--- DATASET EXTRACT ---
** Begin **
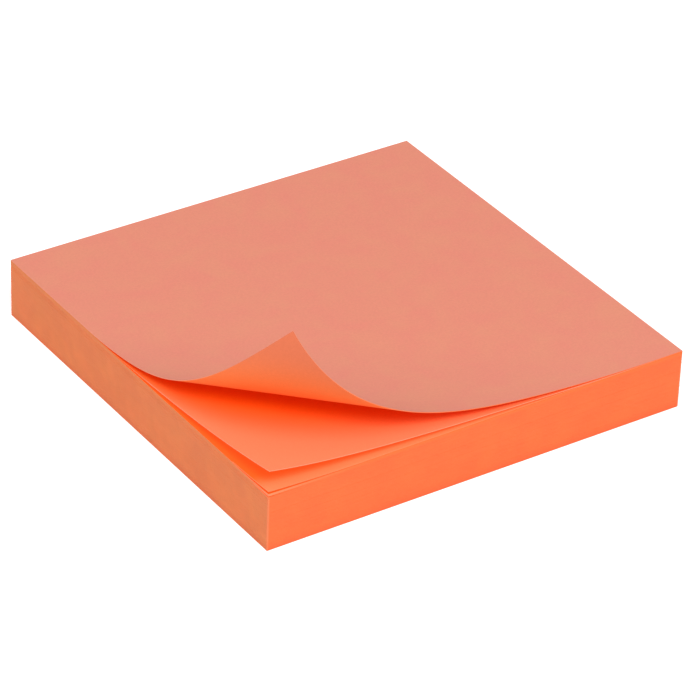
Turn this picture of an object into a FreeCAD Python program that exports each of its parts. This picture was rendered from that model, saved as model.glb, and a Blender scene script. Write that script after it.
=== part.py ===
import FreeCAD, Part
import math
import os

# A pad of square sticky notes, lying flat with its back glued along the +Y
# side. Most notes are still one block. At the free corner (-X, -Y) the last
# ones on top have come away: the top note curls right up and over, the second
# stands a little off, the third has only just come loose, and the four below
# it still hold to each other but have parted from the block by a hair.
# Origin: middle of the pad's underside. +X runs along the free front side,
# +Y towards the glued side, +Z up.

Vector = FreeCAD.Vector

# Sizes in millimetres, angles in degrees

note_side = 76.0
sheet_thickness = 0.103
sheet_count = 100
stuck_sheet_count = 4

# How far a sheet's cut sides wander from the pad's true sides, and the turn of
# phase from one sheet to the next along each side
cut_wander = 0.035
wander_angle_x = 137.5
wander_angle_y = 94.0

# Where the top note leaves the pad: the lengths of its left and front edges
# that stay down, measured from the corners next to the free one
top_left_held = 24.4
top_front_held = 3.0

# The second note lets go this much nearer to the free corner
second_note_setback = 3.6

# The third note and the four stuck ones are loose only near the corner, over
# these lengths of their left and front edges
third_left_free = 12.0
third_front_free = 18.0
stuck_left_free = 8.0
stuck_front_free = 14.0

# The lifted corner is bent along lines that fan out from one point, this far
# beyond the left edge on the line where the note leaves the pad
top_fan_reach = 64.5
second_fan_reach = 75.0
third_fan_reach = 40.0
stuck_fan_reach = 30.0

# The small angle at which a note peels off the one below, how far it has
# turned at its corner, and how the turning gathers towards the corner: 1 is an
# even bend, 2 one that tightens steadily
top_peel_angle = 4.2
top_turn_angle = 114.4
top_gather_ratio = 2.5
second_peel_angle = 2.8
second_turn_angle = 14.1
second_gather_ratio = 2.8
third_peel_angle = 0.2
third_turn_angle = 5.2
third_gather_ratio = 1.0
stuck_peel_angle = 0.05
stuck_turn_angle = 2.5
stuck_gather_ratio = 1.0

# The corner's point is worn off this far along the left edge
corner_wear = 0.2

# Bend lines that each lifted corner is lofted through, and how many of them the
# peel is eased in over
bend_line_count = 28
peel_line_count = 6

half_side = note_side / 2
loose_sheet_count = 3
sheets_in_block = sheet_count - stuck_sheet_count - loose_sheet_count
top_left_free = note_side - top_left_held
top_front_free = note_side - top_front_held
sheets_under_third = sheets_in_block + stuck_sheet_count
sheets_under_second = sheets_under_third + 1
sheets_under_top = sheets_under_second + 1


def make_pad_block():
    """The glued sheets, with the fine steps that their cut edges make."""
    sheets = []
    for number in range(sheets_in_block):
        shift_x = cut_wander * math.sin(math.radians(number * wander_angle_x))
        shift_y = cut_wander * math.cos(math.radians(number * wander_angle_y))
        low_corner = Vector(shift_x - half_side, shift_y - half_side, number * sheet_thickness)
        sheets.append(Part.makeBox(note_side, note_side, sheet_thickness, low_corner))
    return sheets[0].multiFuse(sheets[1:])


def make_section(fan_point, line, normal, near, far, thickness):
    """The cut along one bend line, from the left edge to the front edge."""
    low_left = fan_point + line * near
    low_front = fan_point + line * far
    rise = normal * thickness
    return Part.makePolygon([low_left, low_front, low_front + rise, low_left + rise, low_left])


def make_lifted_sheets(sheets_below, sheets, left_free, front_free, fan_reach, peel, turn, gather):
    """One note, or some that hold together: a flat part, and a bent corner.

    The bend keeps every length on the sheet, as paper does: the corner is a
    cone whose straight lines all pass through the fan point.
    """
    floor = sheets_below * sheet_thickness
    thickness = sheets * sheet_thickness
    free_corner = Vector(-half_side, -half_side, floor)
    left_point = free_corner + Vector(0, left_free, 0)
    front_point = free_corner + Vector(front_free, 0, 0)

    outline = [
        left_point,
        Vector(-half_side, half_side, floor),
        Vector(half_side, half_side, floor),
        Vector(half_side, -half_side, floor),
        front_point,
        left_point,
    ]
    flat_part = Part.Face(Part.makePolygon(outline)).extrude(Vector(0, 0, thickness))

    first_line = (front_point - left_point).normalize()
    fan_point = left_point - first_line * fan_reach
    fan_from_corner = fan_point - free_corner
    first_angle = math.atan2(first_line.y, first_line.x)
    last_angle = math.atan2(corner_wear - fan_from_corner.y, -fan_from_corner.x)
    swing = (last_angle - first_angle) / bend_line_count

    line = first_line
    normal = Vector(0, 0, 1)
    first_length = (front_point - left_point).Length
    sections = [make_section(fan_point, line, normal, fan_reach, fan_reach + first_length, thickness)]
    turned_before = 0
    for step in range(1, bend_line_count + 1):
        peeled = peel * math.sin(math.pi / 2 * min(step / peel_line_count, 1))
        turned = peeled + (turn - peel) * (step / bend_line_count) ** gather
        half_bend = (turned - turned_before) / 2
        turned_before = turned
        normal = FreeCAD.Rotation(line, -half_bend).multVec(normal)
        line = FreeCAD.Rotation(normal, math.degrees(swing)).multVec(line)
        normal = FreeCAD.Rotation(line, -half_bend).multVec(normal)
        angle = first_angle + swing * step
        near = -fan_from_corner.x / math.cos(angle)
        far = -fan_from_corner.y / math.sin(angle)
        sections.append(make_section(fan_point, line, normal, near, far, thickness))
    bent_corner = Part.makeLoft(sections, True, False)
    return flat_part.fuse(bent_corner)


def make_stuck_notes():
    return make_lifted_sheets(sheets_in_block, stuck_sheet_count, stuck_left_free, stuck_front_free,
                              stuck_fan_reach, stuck_peel_angle, stuck_turn_angle, stuck_gather_ratio)


def make_third_note():
    return make_lifted_sheets(sheets_under_third, 1, third_left_free, third_front_free,
                              third_fan_reach, third_peel_angle, third_turn_angle, third_gather_ratio)


def make_second_note():
    return make_lifted_sheets(sheets_under_second, 1, top_left_free - second_note_setback,
                              top_front_free - second_note_setback, second_fan_reach,
                              second_peel_angle, second_turn_angle, second_gather_ratio)


def make_top_note():
    return make_lifted_sheets(sheets_under_top, 1, top_left_free, top_front_free, top_fan_reach,
                              top_peel_angle, top_turn_angle, top_gather_ratio)


pieces = {
    "pad_block": make_pad_block(),
    "stuck_notes": make_stuck_notes(),
    "third_note": make_third_note(),
    "second_note": make_second_note(),
    "top_note": make_top_note(),
}

os.makedirs("parts", exist_ok=True)
for name, shape in pieces.items():
    solid = shape.Solids[0]
    solid.exportStep(os.path.join("parts", name + ".step"))
    box = solid.BoundBox
    print(name, "solids", len(shape.Solids), "valid", solid.isValid(), "volume", round(solid.Volume, 2),
          "x", round(box.XMin, 2), round(box.XMax, 2), "y", round(box.YMin, 2), round(box.YMax, 2),
          "z", round(box.ZMin, 2), round(box.ZMax, 2))
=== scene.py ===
# %% [markdown]
# # A pad of sticky notes, dressed in Blender
#
# The pad's solids come ready made, at their real size, and this script gives
# them their looks. It loads them as a fixed frame, makes a finer mesh for each
# solid in the same place, and finishes each surface with paper worked out by
# nodes. All lengths are in metres. The pad lies on the plane Z = 0, its front
# side towards -Y, its glued side towards +Y, and the corner that curls up is
# the one towards -X and -Y.

# %% Load the frame
import math

import bpy
from mathutils import Matrix, Vector


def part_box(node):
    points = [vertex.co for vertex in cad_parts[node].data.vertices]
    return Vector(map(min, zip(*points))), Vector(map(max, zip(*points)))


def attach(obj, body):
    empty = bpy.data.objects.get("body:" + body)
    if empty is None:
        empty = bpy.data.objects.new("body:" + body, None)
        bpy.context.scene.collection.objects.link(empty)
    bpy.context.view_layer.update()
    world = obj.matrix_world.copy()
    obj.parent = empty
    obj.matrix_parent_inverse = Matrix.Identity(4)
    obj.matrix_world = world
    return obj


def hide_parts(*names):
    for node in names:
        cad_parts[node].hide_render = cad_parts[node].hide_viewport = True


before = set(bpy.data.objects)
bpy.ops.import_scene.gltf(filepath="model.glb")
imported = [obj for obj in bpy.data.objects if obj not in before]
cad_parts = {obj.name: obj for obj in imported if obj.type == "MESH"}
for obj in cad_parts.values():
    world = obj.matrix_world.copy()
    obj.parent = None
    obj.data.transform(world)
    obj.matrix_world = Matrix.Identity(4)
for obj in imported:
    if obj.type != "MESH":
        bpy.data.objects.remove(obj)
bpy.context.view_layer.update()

# %% [markdown]
# ## Sizes
#
# The frame already holds most sizes. The third note's box gives the side of a
# note, and the block's height shared between its sheets gives the thickness of
# one. Reading them there keeps the looks and the solids in step.

# %% Sizes read from the frame
MM = 0.001
SHEETS_IN_BLOCK = 93

block_low, block_high = (Vector(corner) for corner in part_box("pad_block"))
note_low, note_high = (Vector(corner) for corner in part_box("third_note"))
note_side = note_high.x - note_low.x
half_side = note_side / 2
sheet_thickness = (block_high.z - block_low.z) / SHEETS_IN_BLOCK
print("note side", round(note_side / MM, 2), "mm, sheet", round(sheet_thickness / MM, 4), "mm")

# %% [markdown]
# ## The camera
#
# The picture was taken from the front left, a third of the way up, with a long
# lens, so the pad's sides hardly draw together. A camera is a point and a set
# of three directions: where it looks, what is up and what is right. They are
# built here from the two angles of the view and a small roll, all in degrees,
# and the camera stands back along the line of sight.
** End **
Print, unaltered, every line from the beginning of the material down to the line with "second_note_setback = 3.6".

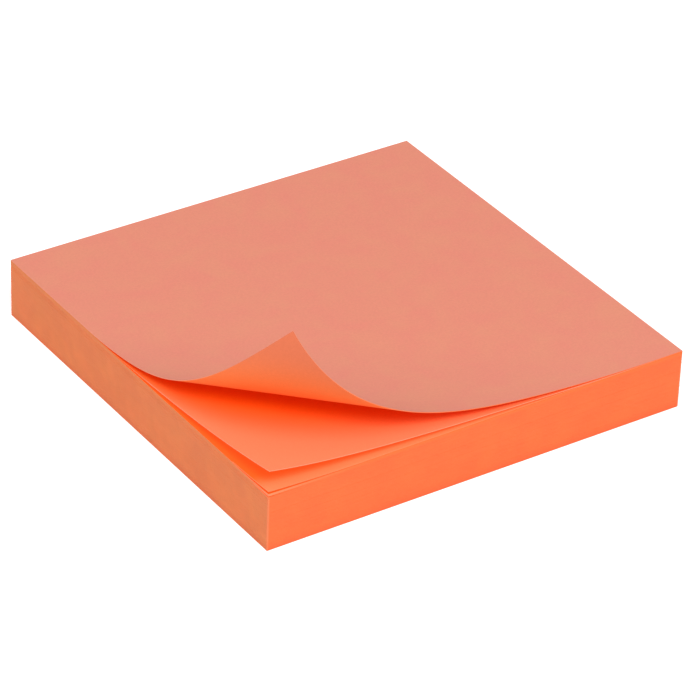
Turn this picture of an object into a FreeCAD Python program that exports each of its parts. This picture was rendered from that model, saved as model.glb, and a Blender scene script. Write that script after it.
=== part.py ===
import FreeCAD, Part
import math
import os

# A pad of square sticky notes, lying flat with its back glued along the +Y
# side. Most notes are still one block. At the free corner (-X, -Y) the last
# ones on top have come away: the top note curls right up and over, the second
# stands a little off, the third has only just come loose, and the four below
# it still hold to each other but have parted from the block by a hair.
# Origin: middle of the pad's underside. +X runs along the free front side,
# +Y towards the glued side, +Z up.

Vector = FreeCAD.Vector

# Sizes in millimetres, angles in degrees

note_side = 76.0
sheet_thickness = 0.103
sheet_count = 100
stuck_sheet_count = 4

# How far a sheet's cut sides wander from the pad's true sides, and the turn of
# phase from one sheet to the next along each side
cut_wander = 0.035
wander_angle_x = 137.5
wander_angle_y = 94.0

# Where the top note leaves the pad: the lengths of its left and front edges
# that stay down, measured from the corners next to the free one
top_left_held = 24.4
top_front_held = 3.0

# The second note lets go this much nearer to the free corner
second_note_setback = 3.6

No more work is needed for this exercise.